Danno da attività medica: in mancanza della cartella clinica si ricorre alle presunzioni
La cartella clinica, in situazione di danno derivante da attività medica, assume un ruolo determinante in quanto essa è il diario quotidiano delle terapie somministrate al paziente, comprese le trasfusioni, infatti, la scheda trasfusionale, in cui vengono annotatati i dati della trasfusione e del donatore (identificato con un codice per renderlo anonimo) di sangue, è parte della cartella clinica.
Può verificarsi che la cartella clinica sia tenuta in modo difettoso, ovvero incompleto o impreciso, o addirittura può accadere che essa vada smarrita.

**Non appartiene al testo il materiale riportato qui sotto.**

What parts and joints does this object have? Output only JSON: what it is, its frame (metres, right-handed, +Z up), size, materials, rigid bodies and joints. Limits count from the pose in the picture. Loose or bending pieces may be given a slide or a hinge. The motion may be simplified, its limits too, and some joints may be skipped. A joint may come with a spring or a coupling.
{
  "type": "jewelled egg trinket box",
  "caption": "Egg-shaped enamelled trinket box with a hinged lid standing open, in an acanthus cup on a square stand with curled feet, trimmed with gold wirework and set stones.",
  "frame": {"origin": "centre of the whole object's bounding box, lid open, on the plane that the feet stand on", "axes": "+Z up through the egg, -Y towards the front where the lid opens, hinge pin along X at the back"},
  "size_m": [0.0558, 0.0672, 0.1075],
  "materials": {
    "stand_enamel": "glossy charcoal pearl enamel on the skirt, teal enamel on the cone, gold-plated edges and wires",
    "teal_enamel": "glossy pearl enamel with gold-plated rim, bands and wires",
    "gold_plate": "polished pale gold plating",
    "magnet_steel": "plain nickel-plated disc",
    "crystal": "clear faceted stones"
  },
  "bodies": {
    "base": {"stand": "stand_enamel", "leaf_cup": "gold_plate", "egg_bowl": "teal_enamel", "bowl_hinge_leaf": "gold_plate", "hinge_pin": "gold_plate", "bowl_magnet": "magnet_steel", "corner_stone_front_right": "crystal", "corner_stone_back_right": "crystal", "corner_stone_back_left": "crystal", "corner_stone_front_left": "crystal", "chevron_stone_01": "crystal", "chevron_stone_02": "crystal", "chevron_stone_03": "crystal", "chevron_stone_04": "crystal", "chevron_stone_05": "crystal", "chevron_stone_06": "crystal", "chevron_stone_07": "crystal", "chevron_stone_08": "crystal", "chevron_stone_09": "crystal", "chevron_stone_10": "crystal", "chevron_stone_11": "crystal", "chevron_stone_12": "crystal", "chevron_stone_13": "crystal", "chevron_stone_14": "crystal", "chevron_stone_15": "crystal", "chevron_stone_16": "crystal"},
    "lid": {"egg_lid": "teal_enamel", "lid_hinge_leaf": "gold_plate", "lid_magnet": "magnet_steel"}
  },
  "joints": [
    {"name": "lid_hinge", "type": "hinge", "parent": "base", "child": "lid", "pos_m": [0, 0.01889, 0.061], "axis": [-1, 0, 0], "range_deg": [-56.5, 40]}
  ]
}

Queste situazioni non possono tradursi, sul piano processuale, in un pregiudizio per il paziente, al quale è anzi consentito il ricorso a “presunzioni”, “al più probabile che non” che costituiscono espressione del criterio di vicinanza della prova.

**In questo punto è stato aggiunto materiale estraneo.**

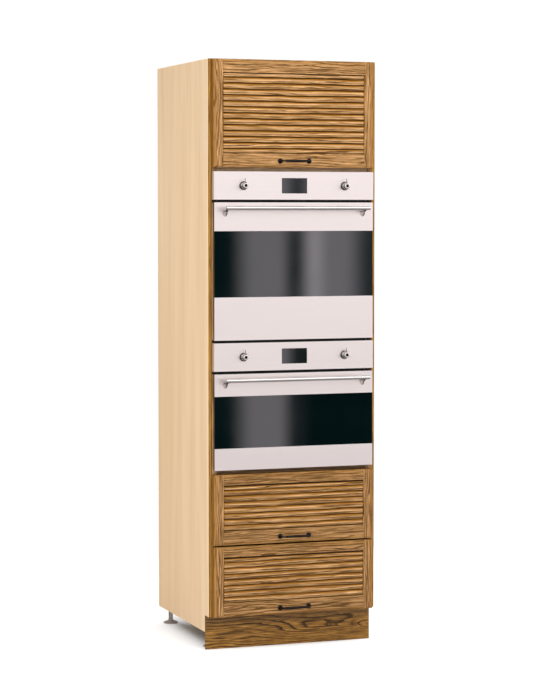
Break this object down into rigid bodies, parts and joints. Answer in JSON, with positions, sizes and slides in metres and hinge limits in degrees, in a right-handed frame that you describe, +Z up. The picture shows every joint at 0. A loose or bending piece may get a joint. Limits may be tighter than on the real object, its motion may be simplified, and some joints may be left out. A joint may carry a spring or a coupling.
{
  "type": "tall oven housing unit",
  "caption": "Tall kitchen housing on legs with built-in ovens behind drop-down doors, a louvred lift-up cupboard front above and louvred drawers below a plinth.",
  "frame": {"origin": "on the floor, under the middle of the whole unit", "axes": "+X to the right seen from the front, +Y to the back, +Z up"},
  "size_m": [0.626, 0.677, 2.08],
  "materials": {
    "birch_panel": "matt lacquered veneer",
    "carcass_board": "melamine-faced board",
    "oak_edging": "satin edging",
    "hardboard": "lacquered hardboard",
    "oak_plinth": "bold-grained satin",
    "oak": "brushed, satin lacquer",
    "oak_louvre": "brushed, satin lacquer",
    "drawer_board": "lacquered ply",
    "leg_steel": "satin",
    "black_bronze": "aged, semi-matt",
    "zinc_steel": "zinc plated",
    "strut_black": "gloss black",
    "polished_steel": "polished",
    "brushed_steel": "fine brushed",
    "chrome": "polished",
    "black_glass": "dark, glossy",
    "aluminium": "mill finish",
    "galvanised_sheet": "galvanised",
    "dark_enamel": "glossy enamel",
    "display_grey": "gloss",
    "element_steel": "heat-darkened",
    "black_rubber": "matt",
    "black_plastic": "matt"
  },
  "bodies": {
    "root": {"cover_panel_left": "birch_panel", "cover_panel_right": "birch_panel", "carcass_side_left": "carcass_board", "carcass_side_right": "carcass_board", "carcass_top": "carcass_board", "carcass_bottom": "carcass_board", "upper_fixed_shelf": "carcass_board", "oven_divider_shelf": "carcass_board", "oven_support_shelf": "carcass_board", "front_edge_strips": "oak_edging", "back_panels": "hardboard", "wall_fixing_rail": "carcass_board", "plinth_board": "oak_plinth", "adjustable_legs": "leg_steel", "flap_cabinet_brackets": "zinc_steel", "drawer_runner_rails": "zinc_steel", "upper_oven_control_panel": "brushed_steel", "lower_oven_control_panel": "brushed_steel", "oven_casings": "galvanised_sheet", "oven_front_frames": "galvanised_sheet", "oven_cavities": "dark_enamel", "oven_display_windows": "display_grey", "oven_heating_elements": "element_steel", "oven_fan_covers": "dark_enamel", "oven_fan_motors": "galvanised_sheet", "oven_racks": "polished_steel", "oven_door_seals": "black_rubber", "oven_cable_glands": "black_plastic"},
    "flap": {"flap_frame": "oak", "flap_louvre_panel": "oak_louvre", "flap_handle": "black_bronze", "flap_fittings": "zinc_steel"},
    "strut_cylinders": {"strut_cylinders": "strut_black"},
    "strut_rods": {"strut_rods": "polished_steel"},
    "upper_drawer": {"upper_drawer_frame": "oak", "upper_drawer_louvre_panel": "oak_louvre", "upper_drawer_handle": "black_bronze", "upper_drawer_box": "drawer_board", "upper_drawer_box_runners": "zinc_steel"},
    "upper_mid_runners": {"upper_drawer_mid_runners": "zinc_steel"},
    "lower_drawer": {"lower_drawer_frame": "oak", "lower_drawer_louvre_panel": "oak_louvre", "lower_drawer_handle": "black_bronze", "lower_drawer_box": "drawer_board", "lower_drawer_box_runners": "zinc_steel"},
    "lower_mid_runners": {"lower_drawer_mid_runners": "zinc_steel"},
    "upper_oven_door": {"upper_door_steel_bands": "brushed_steel", "upper_door_glass": "black_glass", "upper_door_inner_frame": "aluminium", "upper_door_handle": "polished_steel"},
    "lower_oven_door": {"lower_door_steel_bands": "brushed_steel", "lower_door_glass": "black_glass", "lower_door_inner_frame": "aluminium", "lower_door_handle": "polished_steel"},
    "upper_left_knob": {"upper_oven_left_knob": "chrome"},
    "upper_right_knob": {"upper_oven_right_knob": "chrome"},
    "lower_left_knob": {"lower_oven_left_knob": "chrome"},
    "lower_right_knob": {"lower_oven_right_knob": "chrome"},
    "upper_fan": {"upper_oven_fan": "zinc_steel"},
    "lower_fan": {"lower_oven_fan": "zinc_steel"}
  },
  "joints": [
    {"name": "flap_lift", "type": "hinge", "parent": "root", "child": "flap", "pos_m": [0, -0.2755, 2.075], "axis": [-1, 0, 0], "range_deg": [0, 90]},
    {"name": "strut_swing", "type": "hinge", "parent": "root", "child": "strut_cylinders", "pos_m": [0, -0.0055, 2.0325], "axis": [-1, 0, 0], "range_deg": [0, 3.7]},
    {"name": "strut_extend", "type": "slide", "parent": "strut_cylinders", "child": "strut_rods", "axis": [0, -0.9999, -0.0102], "range_m": [0, 0.0716]},
    {"name": "upper_drawer_slide", "type": "slide", "parent": "root", "child": "upper_drawer", "axis": [0, -1, 0], "range_m": [0, 0.45]},
    {"name": "upper_runner_slide", "type": "slide", "parent": "root", "child": "upper_mid_runners", "axis": [0, -1, 0], "range_m": [0, 0.226]},
    {"name": "lower_drawer_slide", "type": "slide", "parent": "root", "child": "lower_drawer", "axis": [0, -1, 0], "range_m": [0, 0.45]},
    {"name": "lower_runner_slide", "type": "slide", "parent": "root", "child": "lower_mid_runners", "axis": [0, -1, 0], "range_m": [0, 0.226]},
    {"name": "upper_door_hinge", "type": "hinge", "parent": "root", "child": "upper_oven_door", "pos_m": [0, -0.2775, 1.1095], "axis": [1, 0, 0], "range_deg": [0, 90], "stiffness_Nm_per_rad": 6.5, "springref_deg": -17.19},
    {"name": "lower_door_hinge", "type": "hinge", "parent": "root", "child": "lower_oven_door", "pos_m": [0, -0.2775, 0.6538], "axis": [1, 0, 0], "range_deg": [0, 90], "stiffness_Nm_per_rad": 3.2, "springref_deg": -17.19},
    {"name": "upper_function_turn", "type": "hinge", "parent": "root", "child": "upper_left_knob", "pos_m": [-0.19, -0.2865, 1.63955], "axis": [0, 1, 0], "continuous": true},
    {"name": "upper_temperature_turn", "type": "hinge", "parent": "root", "child": "upper_right_knob", "pos_m": [0.19, -0.2865, 1.63955], "axis": [0, 1, 0], "range_deg": [0, 270]},
    {"name": "lower_function_turn", "type": "hinge", "parent": "root", "child": "lower_left_knob", "pos_m": [-0.19, -0.2865, 1.03995], "axis": [0, 1, 0], "continuous": true},
    {"name": "lower_temperature_turn", "type": "hinge", "parent": "root", "child": "lower_right_knob", "pos_m": [0.19, -0.2865, 1.03995], "axis": [0, 1, 0], "range_deg": [0, 270]},
    {"name": "upper_fan_spin", "type": "hinge", "parent": "root", "child": "upper_fan", "pos_m": [0, 0.1725, 1.325], "axis": [0, 1, 0], "continuous": true},
    {"name": "lower_fan_spin", "type": "hinge", "parent": "root", "child": "lower_fan", "pos_m": [0, 0.1725, 0.8], "axis": [0, 1, 0], "continuous": true}
  ],
  "couplings": [
    {"joint": "strut_swing", "follows": "flap_lift", "ratio": 0.039838},
    {"joint": "strut_extend", "follows": "flap_lift", "m_per_rad": 0.045467},
    {"joint": "upper_runner_slide", "follows": "upper_drawer_slide", "ratio": 0.5},
    {"joint": "lower_runner_slide", "follows": "lower_drawer_slide", "ratio": 0.5}
  ]
}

È da ricordare che il Ministero della Sanità, con circolare 61 del 19 dicembre 1986 n. 900.2/ AG. 464/260, ha stabilito che il periodo di conservazione della documentazione sanitaria (cartelle cliniche, unitamente ai relativi referti) presso le istituzioni sanitarie pubbliche e private di ricovero e cura vanno conservate illimitatamente poiché rappresentano un atto ufficiale indispensabile a garantire la certezza del diritto, oltre a costituire preziosa fonte documentaria per le ricerche di carattere storico sanitario.
Nel caso in cui non si possa recuperare la documentazione clinica si può propendere per raccogliere, avanti ad un pubblico ufficiale, delle dichiarazioni testimoniali (è più corretto parlare di dichiarazioni di persone informate sui fatti) dell’evento che ha portato al danno (esempio trasfusione) è ciò ex art. 47 dpr445/2002.
Ciò potrà essere un presupposto probatorio nella fase giudiziale.